Kathryn and me dancing with our silhouettes in the clouds, at one of the stops on Blue Ridge Parkway.

The final sentence sat on the page shining back at me, blurry through tears I couldn’t hold back. I had just finished writing the newsletter for the foundation that my family started in memory of my sister. It wasn’t a long essay, maybe 3 pages long, that I focused on sharing my direct and honest story. However, when I typed in that final sentence, I realized that this was more than just a newsletter; it was the first time I had shared my grief out loud. This was the moment that I realized my memories with my sister were not a weight I had to carry, but a sign of the strong connection that I still have with her. Writing this newsletter redefined grief for me, not as a lonesome journey I must overcome in silence, but as a testimony we hold together strengthening our family and community that we are lucky to be a part of.


In 2020, my family's lives were forever changed when I lost my older sister in a car accident. This sentence feels impossible even now over 5 years later. Saying it aloud or writing it down feels too plain and simple. The reality is that nothing about grief is plain or simple. One moment we were doing routine chores and getting into petty arguments with each other. Then there was that knock on our door that made our lives stand still. My world was quickly flipped upside down as I struggled to find a purpose in life. Purpose felt like empty dreams. Dreams my sister didn’t get to see through.


Somehow, with the support from friends and family, we were able to cultivate a way to bring some light to the situation.

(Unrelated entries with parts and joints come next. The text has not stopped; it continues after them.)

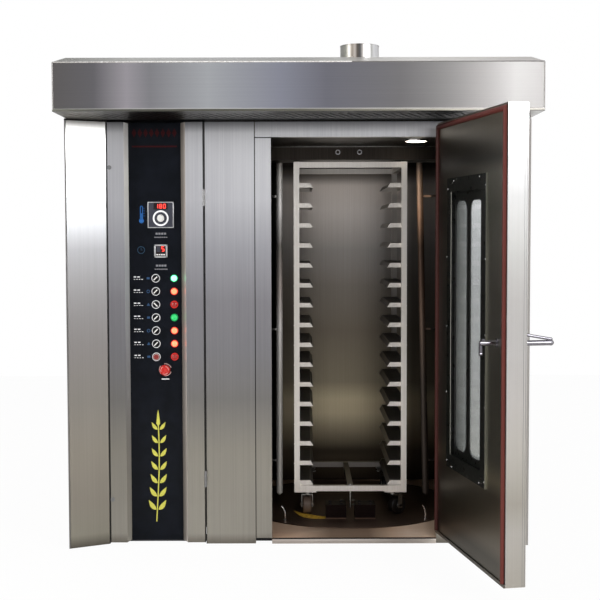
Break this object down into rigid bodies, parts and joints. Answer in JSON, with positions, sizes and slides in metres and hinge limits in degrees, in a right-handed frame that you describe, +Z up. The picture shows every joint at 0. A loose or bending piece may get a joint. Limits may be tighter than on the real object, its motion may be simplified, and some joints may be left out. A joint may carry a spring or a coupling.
{
  "type": "rotating rack oven",
  "caption": "Rack oven with a turntable, a castered tray rack, a hinged windowed door, a control column and a steam hood.",
  "frame": {"origin": "on the floor at the middle of the body's width, level with the turntable's axis in depth", "axes": "+Z up, the oven's front and its door face -Y, +X to the right seen from the front"},
  "size_m": [2.14, 2.5441, 2.288],
  "materials": {
    "brushed_steel": "brushed stainless sheet",
    "panel_grey": "dark grey painted steel",
    "chamber_steel": "heat-tinted stainless sheet",
    "rack_steel": "satin stainless tube and sheet",
    "zinc": "bright zinc-plated steel",
    "chrome": "polished chrome",
    "cast_iron": "bare cast iron",
    "motor_paint": "blue-grey enamel",
    "wool": "mineral wool",
    "element": "oxidised heating element",
    "lamp_lens": "frosted lamp glass",
    "seal": "red-brown silicone seal",
    "window_trim": "black enamelled steel",
    "window_pane": "clear tempered glass",
    "liner": "polished stainless sheet",
    "black_panel": "glossy black panel",
    "instrument": "black instrument housing",
    "white_plastic": "white plastic",
    "black_plastic": "black plastic",
    "red_plastic": "red plastic",
    "lens": "coloured signal lens",
    "wheel": "heat-resistant wheel resin"
  },
  "bodies": {
    "cabinet": {"base_frame": "panel_grey", "chamber_floor": "chamber_steel", "left_side_panel": "brushed_steel", "right_side_panel": "brushed_steel", "rear_panel": "brushed_steel", "roof_panel": "brushed_steel", "front_column_panel": "brushed_steel", "hinge_column_panel": "brushed_steel", "door_frame": "brushed_steel", "chamber_front_wall": "chamber_steel", "chamber_left_wall": "chamber_steel", "chamber_right_wall": "chamber_steel", "chamber_rear_wall": "chamber_steel", "chamber_ceiling": "chamber_steel", "insulation": "wool", "ceiling_baffle": "chamber_steel", "guide_bars": "brushed_steel", "chamber_lamp": "lamp_lens", "drive_gearmotor": "motor_paint", "hood_shell": "brushed_steel", "hood_grille": "brushed_steel", "flue_spigot": "brushed_steel", "fan_motor": "motor_paint", "heating_elements": "element", "steam_generator": "cast_iron", "electrical_plate": "panel_grey", "hinge_brackets": "brushed_steel"},
    "turntable": {"turntable_disc": "chamber_steel", "rack_frame": "rack_steel", "tray_runners": "rack_steel"},
    "rack_lock_pin": {"rack_lock_pin": "zinc"},
    "fork_left": {"caster_fork_left": "zinc"},
    "fork_right": {"caster_fork_right": "zinc"},
    "wheel_front_left": {"caster_wheel_front_left": "wheel"},
    "wheel_front_right": {"caster_wheel_front_right": "wheel"},
    "wheel_rear_left": {"caster_wheel_rear_left": "wheel"},
    "wheel_rear_right": {"caster_wheel_rear_right": "wheel"},
    "drive_roller": {"drive_roller": "cast_iron"},
    "circulation_fan": {"circulation_fan": "chamber_steel"},
    "oven_door": {"door_shell": "brushed_steel", "door_liner": "liner", "door_gasket": "seal", "window_frame": "window_trim", "window_glass": "window_pane"},
    "door_handle": {"door_handle": "chrome"},
    "control_door": {"control_door": "brushed_steel", "control_panel": "black_panel", "panel_instruments": "instrument", "indicator_lamps": "lens"},
    "temperature_knob": {"temperature_knob": "white_plastic"},
    "start_button": {"start_button": "red_plastic"},
    "stop_button": {"stop_button": "red_plastic"},
    "upper_latch": {"upper_latch": "chrome"},
    "lower_latch": {"lower_latch": "chrome"},
    "selector_1": {"selector_1": "black_plastic"},
    "selector_2": {"selector_2": "black_plastic"},
    "selector_3": {"selector_3": "black_plastic"},
    "selector_4": {"selector_4": "black_plastic"},
    "selector_5": {"selector_5": "black_plastic"},
    "selector_6": {"selector_6": "black_plastic"}
  },
  "joints": [
    {"name": "turntable_spin", "type": "hinge", "parent": "cabinet", "child": "turntable", "pos_m": [0.257, 0, 0.014], "axis": [0, 0, 1], "continuous": true},
    {"name": "roller_spin", "type": "hinge", "parent": "cabinet", "child": "drive_roller", "pos_m": [-0.3563, 0, 0.04], "axis": [0, 0, 1], "continuous": true},
    {"name": "fan_spin", "type": "hinge", "parent": "cabinet", "child": "circulation_fan", "pos_m": [-0.543, 0.3, 1.7], "axis": [0, 0, 1], "continuous": true},
    {"name": "lock_pin_lift", "type": "slide", "parent": "turntable", "child": "rack_lock_pin", "axis": [0, 0, 1], "range_m": [0, 0.045]},
    {"name": "fork_left_swivel", "type": "hinge", "parent": "turntable", "child": "fork_left", "pos_m": [0.0385, -0.2645, 0.14], "axis": [0, 0, 1], "continuous": true},
    {"name": "wheel_front_left_roll", "type": "hinge", "parent": "fork_left", "child": "wheel_front_left", "pos_m": [0.0385, -0.2365, 0.0733], "axis": [1, 0, 0], "continuous": true},
    {"name": "wheel_rear_left_roll", "type": "hinge", "parent": "turntable", "child": "wheel_rear_left", "pos_m": [0.0385, 0.2645, 0.0733], "axis": [1, 0, 0], "continuous": true},
    {"name": "fork_right_swivel", "type": "hinge", "parent": "turntable", "child": "fork_right", "pos_m": [0.4755, -0.2645, 0.14], "axis": [0, 0, 1], "continuous": true},
    {"name": "wheel_front_right_roll", "type": "hinge", "parent": "fork_right", "child": "wheel_front_right", "pos_m": [0.49844, -0.24844, 0.0733], "axis": [0.5736, -0.8192, 0], "continuous": true},
    {"name": "wheel_rear_right_roll", "type": "hinge", "parent": "turntable", "child": "wheel_rear_right", "pos_m": [0.4755, 0.2645, 0.0733], "axis": [1, 0, 0], "continuous": true},
    {"name": "oven_door_swing", "type": "hinge", "parent": "cabinet", "child": "oven_door", "pos_m": [0.718, -0.8545, 1.023], "axis": [0, 0, 1], "range_deg": [-100.6, 60]},
    {"name": "handle_turn", "type": "hinge", "parent": "oven_door", "child": "door_handle", "pos_m": [0.85809, -1.65743, 1.034], "axis": [-0.9829, -0.184, 0], "range_deg": [0, 90]},
    {"name": "control_door_swing", "type": "hinge", "parent": "cabinet", "child": "control_door", "pos_m": [-0.441, -0.753, 1], "axis": [0, 0, 1], "range_deg": [0, 110]},
    {"name": "temperature_turn", "type": "hinge", "parent": "control_door", "child": "temperature_knob", "pos_m": [-0.6483, -0.696, 1.536], "axis": [0, -1, 0], "range_deg": [-135, 135]},
    {"name": "selector_1_turn", "type": "hinge", "parent": "control_door", "child": "selector_1", "pos_m": [-0.6745, -0.696, 1.254], "axis": [0, -1, 0], "range_deg": [0, 90]},
    {"name": "selector_2_turn", "type": "hinge", "parent": "control_door", "child": "selector_2", "pos_m": [-0.6745, -0.696, 1.1922], "axis": [0, -1, 0], "range_deg": [0, 90]},
    {"name": "selector_3_turn", "type": "hinge", "parent": "control_door", "child": "selector_3", "pos_m": [-0.6745, -0.696, 1.1304], "axis": [0, -1, 0], "range_deg": [-90, 0]},
    {"name": "selector_4_turn", "type": "hinge", "parent": "control_door", "child": "selector_4", "pos_m": [-0.6745, -0.696, 1.0686], "axis": [0, -1, 0], "range_deg": [0, 90]},
    {"name": "selector_5_turn", "type": "hinge", "parent": "control_door", "child": "selector_5", "pos_m": [-0.6745, -0.696, 1.0068], "axis": [0, -1, 0], "range_deg": [0, 90]},
    {"name": "selector_6_turn", "type": "hinge", "parent": "control_door", "child": "selector_6", "pos_m": [-0.6745, -0.696, 0.945], "axis": [0, -1, 0], "range_deg": [0, 90]},
    {"name": "start_press", "type": "slide", "parent": "control_door", "child": "start_button", "axis": [0, 1, 0], "range_m": [0, 0.004], "stiffness_N_per_m": 400},
    {"name": "stop_press", "type": "slide", "parent": "control_door", "child": "stop_button", "axis": [0, 1, 0], "range_m": [0, 0.006]},
    {"name": "upper_latch_turn", "type": "hinge", "parent": "control_door", "child": "upper_latch", "pos_m": [-0.88, -0.747, 1.771], "axis": [0, 1, 0], "range_deg": [0, 90]},
    {"name": "lower_latch_turn", "type": "hinge", "parent": "control_door", "child": "lower_latch", "pos_m": [-0.88, -0.747, 0.214], "axis": [0, 1, 0], "range_deg": [0, 90]}
  ],
  "couplings": [
    {"joint": "roller_spin", "follows": "turntable_spin", "ratio": -14.325}
  ]
}
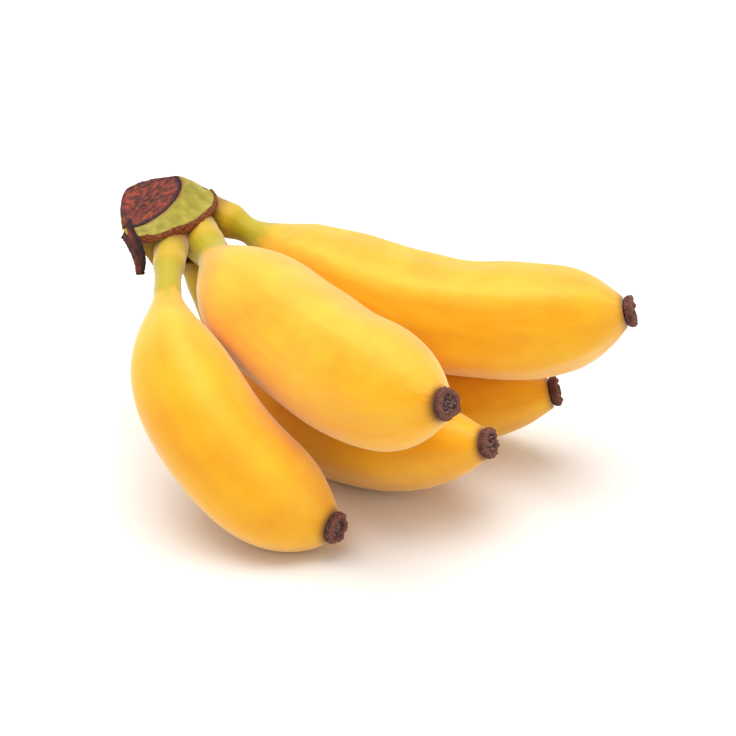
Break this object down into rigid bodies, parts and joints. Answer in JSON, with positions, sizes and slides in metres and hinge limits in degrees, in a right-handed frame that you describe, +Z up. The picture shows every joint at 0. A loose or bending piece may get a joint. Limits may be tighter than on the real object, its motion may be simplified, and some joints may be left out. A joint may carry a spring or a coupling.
{
  "type": "hand of baby bananas",
  "caption": "Hand of ripe baby bananas joined at a cut crown, lying on its lower bananas, with dried blossom ends.",
  "frame": {"origin": "middle of the underside of the hand's box, on the surface it lies on", "axes": "+X along the hand from the crown to the far tips, +Z up, +Y away from the side with the two front bananas"},
  "size_m": [0.1492, 0.1168, 0.0674],
  "materials": {
    "crown_skin": "satin green fruit skin with a dried brown cut",
    "banana_peel": "satin ripe banana peel",
    "dried_blossom": "rough dried flower remains"
  },
  "bodies": {
    "root": {"crown": "crown_skin", "finger_1": "banana_peel", "finger_2": "banana_peel", "finger_3": "banana_peel", "finger_4": "banana_peel", "finger_5": "banana_peel", "blossom_end_1": "dried_blossom", "blossom_end_2": "dried_blossom", "blossom_end_3": "dried_blossom", "blossom_end_4": "dried_blossom", "blossom_end_5": "dried_blossom"}
  },
  "joints": []
}
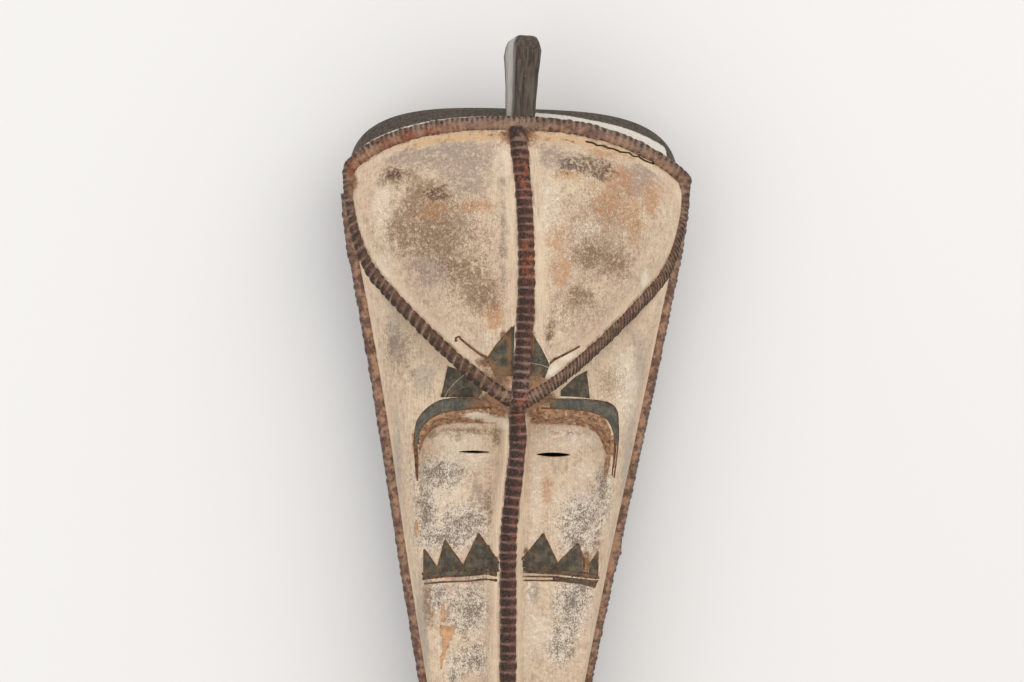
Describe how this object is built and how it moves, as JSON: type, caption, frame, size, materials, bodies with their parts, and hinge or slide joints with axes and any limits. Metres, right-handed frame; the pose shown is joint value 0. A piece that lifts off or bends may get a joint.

We ended up launching a non-profit organization called the KLT foundation where we have made it our mission to shine light upon the darkest of hours. Through this foundation, my family is able to offer a number of things to spread my sister's love including: grief support and gift baskets to families after the loss of a younger loved one, scholarships to students pursuing an artistic field, and hosting an annual music and arts festival in Florida called the LOL (Love of Life) Festival.


By 2022, the KLT Foundation was starting to gain momentum, so when my parents asked me to write the Valentine’s Day newsletter I quickly accepted the task thinking it would be fairly straightforward, telling of our story as best friends growing up. However, writing has a way of breaking down barriers you were convinced were permanent or even non-existent.


The title came easy to me. It was simply how I felt and what I wanted people to know; I am NOT alone. Although, the rest of the writing no longer felt as easy as it did when I said yes to the task. I wrote slowly at first, not sure where to begin. But soon memories began flooding my mind. The page started to fill up quickly as I was reminded of Kathryn and I as our young selves always goofing off. We were always inseparable. I convinced her to join the marching band and she persuaded me into dancing. It’s hard to grasp how sacred these childhood memories are until it's all the memories you have to look back on with someone.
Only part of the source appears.